• **Goal**
In the entries that follow, find the word "JSON" and report each line it is on.

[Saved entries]
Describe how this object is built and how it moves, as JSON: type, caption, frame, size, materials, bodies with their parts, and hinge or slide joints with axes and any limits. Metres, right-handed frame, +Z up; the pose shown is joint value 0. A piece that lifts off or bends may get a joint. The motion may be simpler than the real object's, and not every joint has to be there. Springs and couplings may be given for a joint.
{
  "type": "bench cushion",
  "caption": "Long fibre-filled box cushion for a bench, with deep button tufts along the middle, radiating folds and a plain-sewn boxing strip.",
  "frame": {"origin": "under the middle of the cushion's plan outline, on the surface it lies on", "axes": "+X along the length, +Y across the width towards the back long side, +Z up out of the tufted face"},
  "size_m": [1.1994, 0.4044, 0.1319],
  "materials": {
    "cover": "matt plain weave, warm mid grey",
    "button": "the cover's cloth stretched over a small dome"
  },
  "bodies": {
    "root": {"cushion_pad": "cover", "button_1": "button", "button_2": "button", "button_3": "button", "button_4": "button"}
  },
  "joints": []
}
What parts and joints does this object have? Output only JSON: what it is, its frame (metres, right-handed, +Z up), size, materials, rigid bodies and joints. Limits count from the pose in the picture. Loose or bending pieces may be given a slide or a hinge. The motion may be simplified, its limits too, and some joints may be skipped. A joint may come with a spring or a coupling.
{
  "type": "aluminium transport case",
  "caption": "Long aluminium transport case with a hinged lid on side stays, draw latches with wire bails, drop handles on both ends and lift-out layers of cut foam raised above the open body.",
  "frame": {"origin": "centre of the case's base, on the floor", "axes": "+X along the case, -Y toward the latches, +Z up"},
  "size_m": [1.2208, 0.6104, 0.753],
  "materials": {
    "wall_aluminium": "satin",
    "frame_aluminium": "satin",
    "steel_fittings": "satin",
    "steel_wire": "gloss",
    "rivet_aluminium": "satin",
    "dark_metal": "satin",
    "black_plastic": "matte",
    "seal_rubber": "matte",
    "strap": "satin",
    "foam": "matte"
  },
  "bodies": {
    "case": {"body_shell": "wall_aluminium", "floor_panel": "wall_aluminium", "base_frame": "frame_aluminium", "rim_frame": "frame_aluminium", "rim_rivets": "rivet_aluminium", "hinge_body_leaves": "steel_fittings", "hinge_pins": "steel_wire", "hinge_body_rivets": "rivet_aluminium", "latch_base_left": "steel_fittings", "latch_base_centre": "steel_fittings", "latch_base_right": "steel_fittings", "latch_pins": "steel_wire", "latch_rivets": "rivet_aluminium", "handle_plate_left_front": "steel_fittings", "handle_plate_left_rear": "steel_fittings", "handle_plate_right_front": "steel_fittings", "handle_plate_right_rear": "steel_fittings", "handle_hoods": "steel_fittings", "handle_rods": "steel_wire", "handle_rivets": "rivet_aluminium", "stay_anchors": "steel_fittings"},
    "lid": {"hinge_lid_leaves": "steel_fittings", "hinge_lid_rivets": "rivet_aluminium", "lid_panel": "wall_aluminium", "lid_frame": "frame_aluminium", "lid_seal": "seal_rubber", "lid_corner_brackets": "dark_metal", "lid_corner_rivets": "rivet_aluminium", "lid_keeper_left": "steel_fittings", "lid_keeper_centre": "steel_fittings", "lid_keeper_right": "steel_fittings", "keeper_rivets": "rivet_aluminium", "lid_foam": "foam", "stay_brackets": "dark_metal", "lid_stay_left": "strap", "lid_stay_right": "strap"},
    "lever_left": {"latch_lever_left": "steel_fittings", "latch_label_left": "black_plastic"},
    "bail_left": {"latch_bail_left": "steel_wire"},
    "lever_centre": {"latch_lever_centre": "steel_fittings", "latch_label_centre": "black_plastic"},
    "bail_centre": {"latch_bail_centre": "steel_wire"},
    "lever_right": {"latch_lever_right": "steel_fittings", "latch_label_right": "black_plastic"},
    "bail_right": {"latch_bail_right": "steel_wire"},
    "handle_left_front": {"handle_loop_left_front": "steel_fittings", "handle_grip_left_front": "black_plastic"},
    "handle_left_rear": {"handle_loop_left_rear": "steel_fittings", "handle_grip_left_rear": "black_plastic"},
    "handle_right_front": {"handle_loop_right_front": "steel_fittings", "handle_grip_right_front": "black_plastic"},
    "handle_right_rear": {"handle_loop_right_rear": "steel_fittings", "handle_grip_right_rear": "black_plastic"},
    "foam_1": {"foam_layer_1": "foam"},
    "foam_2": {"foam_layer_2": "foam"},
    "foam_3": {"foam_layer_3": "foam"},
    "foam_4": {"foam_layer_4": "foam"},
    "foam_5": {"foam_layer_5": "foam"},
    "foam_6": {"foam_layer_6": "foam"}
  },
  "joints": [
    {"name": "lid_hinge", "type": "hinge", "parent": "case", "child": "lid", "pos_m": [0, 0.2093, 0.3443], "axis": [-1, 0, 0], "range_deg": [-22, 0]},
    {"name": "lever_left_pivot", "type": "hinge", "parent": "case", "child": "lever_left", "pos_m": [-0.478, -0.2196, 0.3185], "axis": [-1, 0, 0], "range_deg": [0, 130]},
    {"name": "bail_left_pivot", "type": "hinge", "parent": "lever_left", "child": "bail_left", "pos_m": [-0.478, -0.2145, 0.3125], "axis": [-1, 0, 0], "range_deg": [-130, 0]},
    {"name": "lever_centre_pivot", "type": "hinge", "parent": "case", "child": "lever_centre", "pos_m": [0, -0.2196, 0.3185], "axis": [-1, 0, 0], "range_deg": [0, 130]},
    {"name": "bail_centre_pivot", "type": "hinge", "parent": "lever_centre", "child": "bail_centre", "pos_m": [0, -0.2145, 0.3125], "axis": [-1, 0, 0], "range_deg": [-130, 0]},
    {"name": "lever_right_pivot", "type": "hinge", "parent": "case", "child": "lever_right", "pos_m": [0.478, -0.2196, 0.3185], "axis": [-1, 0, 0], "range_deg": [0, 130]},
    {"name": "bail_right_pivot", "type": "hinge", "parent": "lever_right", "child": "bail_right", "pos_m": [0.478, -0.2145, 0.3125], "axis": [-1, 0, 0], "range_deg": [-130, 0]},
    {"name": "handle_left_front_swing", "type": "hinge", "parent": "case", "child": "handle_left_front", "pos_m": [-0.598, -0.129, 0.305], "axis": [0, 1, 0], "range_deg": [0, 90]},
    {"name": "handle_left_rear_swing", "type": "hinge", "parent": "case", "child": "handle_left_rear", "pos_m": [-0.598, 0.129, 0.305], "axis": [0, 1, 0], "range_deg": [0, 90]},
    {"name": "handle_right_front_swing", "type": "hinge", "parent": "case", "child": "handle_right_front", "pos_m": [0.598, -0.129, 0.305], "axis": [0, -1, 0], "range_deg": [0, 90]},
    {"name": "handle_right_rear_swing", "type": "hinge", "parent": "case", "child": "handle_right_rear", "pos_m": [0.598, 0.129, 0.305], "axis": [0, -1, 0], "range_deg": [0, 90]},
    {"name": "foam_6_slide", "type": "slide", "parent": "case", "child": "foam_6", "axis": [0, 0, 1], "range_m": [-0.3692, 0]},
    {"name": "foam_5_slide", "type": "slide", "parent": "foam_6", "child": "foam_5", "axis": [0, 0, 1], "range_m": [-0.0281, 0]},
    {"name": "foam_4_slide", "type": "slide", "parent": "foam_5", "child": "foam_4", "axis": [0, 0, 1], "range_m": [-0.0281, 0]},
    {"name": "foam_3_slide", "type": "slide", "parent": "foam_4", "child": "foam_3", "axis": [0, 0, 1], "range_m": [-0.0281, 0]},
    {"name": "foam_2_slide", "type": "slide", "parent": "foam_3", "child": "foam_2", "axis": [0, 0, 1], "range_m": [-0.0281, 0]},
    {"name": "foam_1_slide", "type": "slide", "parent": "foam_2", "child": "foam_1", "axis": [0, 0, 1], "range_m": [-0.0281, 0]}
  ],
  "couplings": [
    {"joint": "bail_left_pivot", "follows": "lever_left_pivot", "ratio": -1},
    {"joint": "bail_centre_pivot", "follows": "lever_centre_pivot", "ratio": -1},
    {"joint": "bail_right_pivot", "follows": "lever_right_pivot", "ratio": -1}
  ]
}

• **Correct answer**
Describe how this object is built and how it moves, as JSON: type, caption, frame, size, materials, bodies with their parts, and hinge or slide joints with axes and any limits. Metres, right-handed frame, +Z up; the pose shown is joint value 0. A piece that lifts off or bends may get a joint. The motion may be simpler than the real object's, and not every joint has to be there. Springs and couplings may be given for a joint.
What parts and joints does this object have? Output only JSON: what it is, its frame (metres, right-handed, +Z up), size, materials, rigid bodies and joints. Limits count from the pose in the picture. Loose or bending pieces may be given a slide or a hinge. The motion may be simplified, its limits too, and some joints may be skipped. A joint may come with a spring or a coupling.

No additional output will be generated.